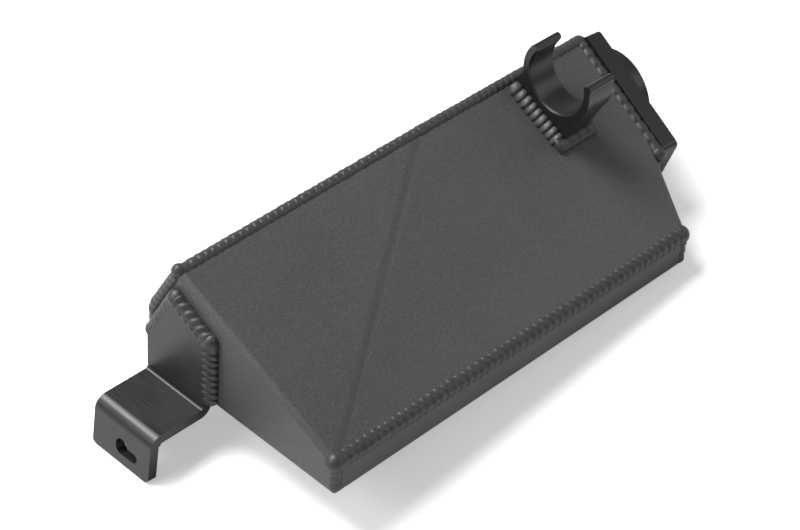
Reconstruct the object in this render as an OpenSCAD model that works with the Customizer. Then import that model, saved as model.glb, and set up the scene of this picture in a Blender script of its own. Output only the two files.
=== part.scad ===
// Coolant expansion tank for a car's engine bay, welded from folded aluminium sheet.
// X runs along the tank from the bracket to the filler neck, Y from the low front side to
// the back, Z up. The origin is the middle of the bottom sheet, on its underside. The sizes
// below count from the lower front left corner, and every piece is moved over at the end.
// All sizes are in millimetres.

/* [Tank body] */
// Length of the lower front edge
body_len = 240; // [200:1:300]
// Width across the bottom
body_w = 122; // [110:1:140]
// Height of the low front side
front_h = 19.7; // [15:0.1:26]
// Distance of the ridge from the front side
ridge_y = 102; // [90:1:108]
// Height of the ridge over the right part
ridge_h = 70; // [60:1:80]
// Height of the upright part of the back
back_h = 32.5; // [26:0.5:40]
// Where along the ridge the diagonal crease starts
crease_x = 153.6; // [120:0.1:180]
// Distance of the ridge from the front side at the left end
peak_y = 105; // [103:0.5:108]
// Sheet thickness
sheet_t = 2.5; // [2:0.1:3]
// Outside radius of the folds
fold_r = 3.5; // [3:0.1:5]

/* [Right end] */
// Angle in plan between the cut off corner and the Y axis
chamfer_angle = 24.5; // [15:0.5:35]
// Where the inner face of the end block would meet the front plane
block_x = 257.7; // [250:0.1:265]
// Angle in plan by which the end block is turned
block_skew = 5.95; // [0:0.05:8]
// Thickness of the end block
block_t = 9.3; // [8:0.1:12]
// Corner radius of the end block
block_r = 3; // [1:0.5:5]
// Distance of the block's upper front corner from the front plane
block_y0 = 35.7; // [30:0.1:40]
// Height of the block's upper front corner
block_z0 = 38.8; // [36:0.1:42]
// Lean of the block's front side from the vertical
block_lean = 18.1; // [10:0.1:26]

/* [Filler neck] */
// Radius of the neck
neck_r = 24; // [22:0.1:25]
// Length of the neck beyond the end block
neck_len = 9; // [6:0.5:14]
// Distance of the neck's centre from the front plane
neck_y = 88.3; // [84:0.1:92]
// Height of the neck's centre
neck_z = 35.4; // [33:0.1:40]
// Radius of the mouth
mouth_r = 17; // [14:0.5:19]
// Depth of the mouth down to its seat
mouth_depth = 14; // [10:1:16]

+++

# WRITTEN REQUEST
Write out the full listing exactly as given.

# RESPONSE FOR THIS EXERCISE
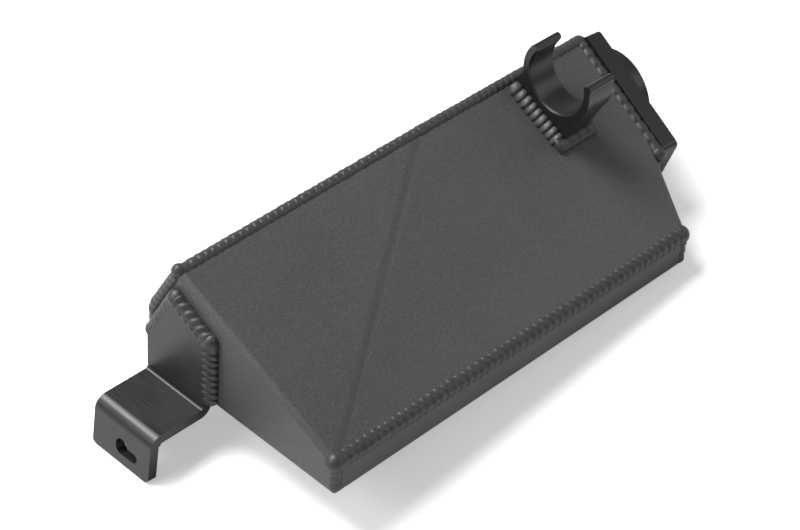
Reconstruct the object in this render as an OpenSCAD model that works with the Customizer. Then import that model, saved as model.glb, and set up the scene of this picture in a Blender script of its own. Output only the two files.
=== part.scad ===
// Coolant expansion tank for a car's engine bay, welded from folded aluminium sheet.
// X runs along the tank from the bracket to the filler neck, Y from the low front side to
// the back, Z up. The origin is the middle of the bottom sheet, on its underside. The sizes
// below count from the lower front left corner, and every piece is moved over at the end.
// All sizes are in millimetres.

/* [Tank body] */
// Length of the lower front edge
body_len = 240; // [200:1:300]
// Width across the bottom
body_w = 122; // [110:1:140]
// Height of the low front side
front_h = 19.7; // [15:0.1:26]
// Distance of the ridge from the front side
ridge_y = 102; // [90:1:108]
// Height of the ridge over the right part
ridge_h = 70; // [60:1:80]
// Height of the upright part of the back
back_h = 32.5; // [26:0.5:40]
// Where along the ridge the diagonal crease starts
crease_x = 153.6; // [120:0.1:180]
// Distance of the ridge from the front side at the left end
peak_y = 105; // [103:0.5:108]
// Sheet thickness
sheet_t = 2.5; // [2:0.1:3]
// Outside radius of the folds
fold_r = 3.5; // [3:0.1:5]

/* [Right end] */
// Angle in plan between the cut off corner and the Y axis
chamfer_angle = 24.5; // [15:0.5:35]
// Where the inner face of the end block would meet the front plane
block_x = 257.7; // [250:0.1:265]
// Angle in plan by which the end block is turned
block_skew = 5.95; // [0:0.05:8]
// Thickness of the end block
block_t = 9.3; // [8:0.1:12]
// Corner radius of the end block
block_r = 3; // [1:0.5:5]
// Distance of the block's upper front corner from the front plane
block_y0 = 35.7; // [30:0.1:40]
// Height of the block's upper front corner
block_z0 = 38.8; // [36:0.1:42]
// Lean of the block's front side from the vertical
block_lean = 18.1; // [10:0.1:26]

/* [Filler neck] */
// Radius of the neck
neck_r = 24; // [22:0.1:25]
// Length of the neck beyond the end block
neck_len = 9; // [6:0.5:14]
// Distance of the neck's centre from the front plane
neck_y = 88.3; // [84:0.1:92]
// Height of the neck's centre
neck_z = 35.4; // [33:0.1:40]
// Radius of the mouth
mouth_r = 17; // [14:0.5:19]
// Depth of the mouth down to its seat
mouth_depth = 14; // [10:1:16]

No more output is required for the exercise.